En pleine libération de la parole des victimes de violences sexuelles, l’opinion publique retiendra aussi la violence d’un procès pour les présumées victimes de viol. « C’est le procès d’une défaillance judiciaire majeure, déplore Me Vincent Ollivier. Il dit beaucoup sur ce qui doit être fait dans les prochaines années. » L’AVFT en mesure déjà les conséquences : l’association reçoit des « mails de femmes qui ont suivi les audiences et se demandent si elles iront jusqu’au bout de leur démarche ». « La loi du plus fort l’a emporté, regrette Marilyn Baldeck. Ce n’est pas ça, la justice. »
Bonjour
Je vois une piste, importante, déjà évoquée dans les commentaires d’un autre de vos billets : les magistrats doivent se former à ce genre de procès car en effet, comme vous le dites bien, la « méconnaissance totale des leviers de soumission du monde du travail et de la sidération des victimes de viol » est trop bien distribuée chez les magistrats.

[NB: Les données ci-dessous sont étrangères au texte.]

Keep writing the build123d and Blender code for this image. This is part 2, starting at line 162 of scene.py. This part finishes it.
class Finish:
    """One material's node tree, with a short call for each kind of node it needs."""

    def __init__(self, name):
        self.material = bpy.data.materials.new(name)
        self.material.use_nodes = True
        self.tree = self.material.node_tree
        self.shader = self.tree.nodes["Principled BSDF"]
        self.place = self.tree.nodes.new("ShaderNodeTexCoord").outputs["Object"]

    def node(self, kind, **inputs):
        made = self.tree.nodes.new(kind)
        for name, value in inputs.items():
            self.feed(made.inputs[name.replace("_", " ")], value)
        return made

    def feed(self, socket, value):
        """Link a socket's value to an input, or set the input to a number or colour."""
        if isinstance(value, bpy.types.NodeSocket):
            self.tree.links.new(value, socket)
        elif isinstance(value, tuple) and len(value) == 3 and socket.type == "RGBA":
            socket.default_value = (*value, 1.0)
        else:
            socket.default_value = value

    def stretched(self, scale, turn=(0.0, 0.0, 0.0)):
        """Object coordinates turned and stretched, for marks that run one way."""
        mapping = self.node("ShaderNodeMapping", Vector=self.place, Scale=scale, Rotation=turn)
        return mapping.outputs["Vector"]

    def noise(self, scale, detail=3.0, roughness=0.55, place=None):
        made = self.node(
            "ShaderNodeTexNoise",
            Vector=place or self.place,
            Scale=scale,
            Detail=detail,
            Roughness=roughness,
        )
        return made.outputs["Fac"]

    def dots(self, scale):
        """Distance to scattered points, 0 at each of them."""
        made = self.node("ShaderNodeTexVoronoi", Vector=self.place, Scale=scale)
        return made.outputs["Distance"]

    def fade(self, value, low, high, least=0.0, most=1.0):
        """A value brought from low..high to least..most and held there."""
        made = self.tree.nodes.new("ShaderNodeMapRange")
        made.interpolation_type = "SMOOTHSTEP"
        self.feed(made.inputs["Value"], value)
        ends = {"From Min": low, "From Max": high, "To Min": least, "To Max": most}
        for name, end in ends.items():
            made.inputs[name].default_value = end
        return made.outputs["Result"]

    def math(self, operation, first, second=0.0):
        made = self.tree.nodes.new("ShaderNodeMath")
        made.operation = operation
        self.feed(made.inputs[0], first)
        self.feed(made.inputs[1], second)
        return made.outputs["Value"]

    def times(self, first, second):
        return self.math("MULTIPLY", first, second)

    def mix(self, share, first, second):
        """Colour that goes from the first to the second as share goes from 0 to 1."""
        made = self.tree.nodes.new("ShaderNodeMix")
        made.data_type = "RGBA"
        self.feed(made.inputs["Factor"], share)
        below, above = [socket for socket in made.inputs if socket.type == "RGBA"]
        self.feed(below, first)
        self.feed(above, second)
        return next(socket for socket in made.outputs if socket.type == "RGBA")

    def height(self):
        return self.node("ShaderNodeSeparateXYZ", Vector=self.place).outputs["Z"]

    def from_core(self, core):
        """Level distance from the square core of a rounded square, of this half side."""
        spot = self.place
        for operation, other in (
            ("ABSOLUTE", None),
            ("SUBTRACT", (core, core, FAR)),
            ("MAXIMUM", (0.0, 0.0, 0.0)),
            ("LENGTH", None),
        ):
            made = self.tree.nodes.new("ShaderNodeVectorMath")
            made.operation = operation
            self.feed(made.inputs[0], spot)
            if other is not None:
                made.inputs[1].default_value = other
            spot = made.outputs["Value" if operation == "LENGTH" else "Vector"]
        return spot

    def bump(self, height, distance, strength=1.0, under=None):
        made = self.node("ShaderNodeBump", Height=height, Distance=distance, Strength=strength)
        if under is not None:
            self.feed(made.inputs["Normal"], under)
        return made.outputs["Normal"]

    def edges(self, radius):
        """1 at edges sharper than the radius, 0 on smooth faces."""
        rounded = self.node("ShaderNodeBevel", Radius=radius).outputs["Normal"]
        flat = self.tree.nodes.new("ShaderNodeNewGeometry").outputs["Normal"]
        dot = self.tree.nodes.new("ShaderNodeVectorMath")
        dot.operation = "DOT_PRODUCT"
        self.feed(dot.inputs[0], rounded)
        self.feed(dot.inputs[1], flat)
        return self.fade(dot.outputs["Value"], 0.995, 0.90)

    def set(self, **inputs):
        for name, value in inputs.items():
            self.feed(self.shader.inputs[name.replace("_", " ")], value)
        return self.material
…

Il s’agit donc pour la profession de travailler à regarder leur propre aliénation sociale, puisqu’il s’agit bien de ça. Le monde social, le grand monde, est à l’intérieur du petit monde qu’est notre corps d’humain, et l’intérieur des petits mondes que sont nos champs professionnels respectifs. Y compris évidemment les phénomènes de domination, dont le plus abouti, bien décrits par plusieurs auteurs, consiste pour celleux qui subissent une domination à se penser dans les catégories mêmes de celleux qui exercent la domination. En d’autres termes, plus triviaux, on se pense et on se voit comme ceux qui nous écrasant nous pensent et nous voient. C’est la matrice de la violence symbolique.

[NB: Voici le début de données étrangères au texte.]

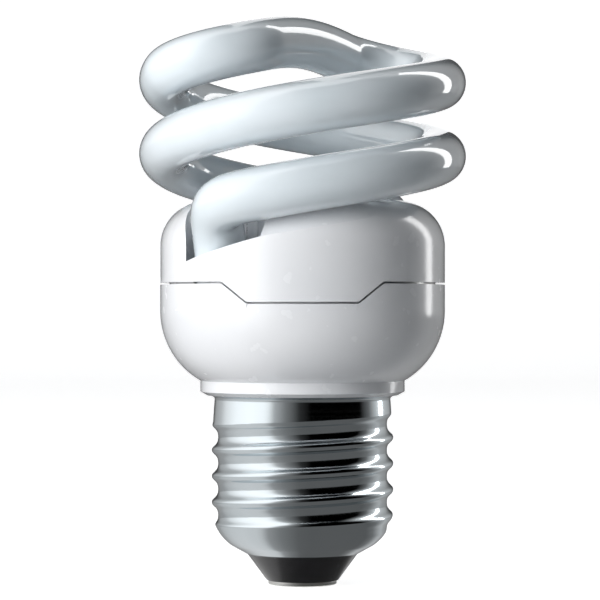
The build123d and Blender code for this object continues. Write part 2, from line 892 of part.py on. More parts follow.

On ne peut pas être magistrat, je veux dire être un magistrat suffisamment bon, pour paraphraser Winnicot, si on méconnaît la violence symbolique.
Un autre point est essentiel également, qui devrait ouvrir aussi les professions de la magistrature à s’y intéresser plus que sérieusement, c’est la grande question du passage de la connaissance à l’action. Nécessaire mais toujours insuffisante, la démarche de « comprendre », « connaître », « savoir » ne peut jamais en elle seule suffire pour modifier durablement ce qui est inscrit dans nos corps, à savoir la violence symbolique. Ainsi, les victimes peuvent-elles « comprendre », « connaître » et « savoir », c’est à dire autant d’élans qui reposent sur l’exercice de la capacité d’intellection, elles ne peuvent maîtriser par ce même exercice les réactions de leurs corps. Il est insupportable que des magistrats ignorent ce simple fait, commun des processus de domination, et quasi-invariants des situations d’agressions sexuelles, permises par les phénomènes de domination, qui doivent leur puissance à l’indissociabilité des aliénations sociales et psychiques.
Résistez, n’oubliez pas, ne cédez rien, disait Andrea Dworkin.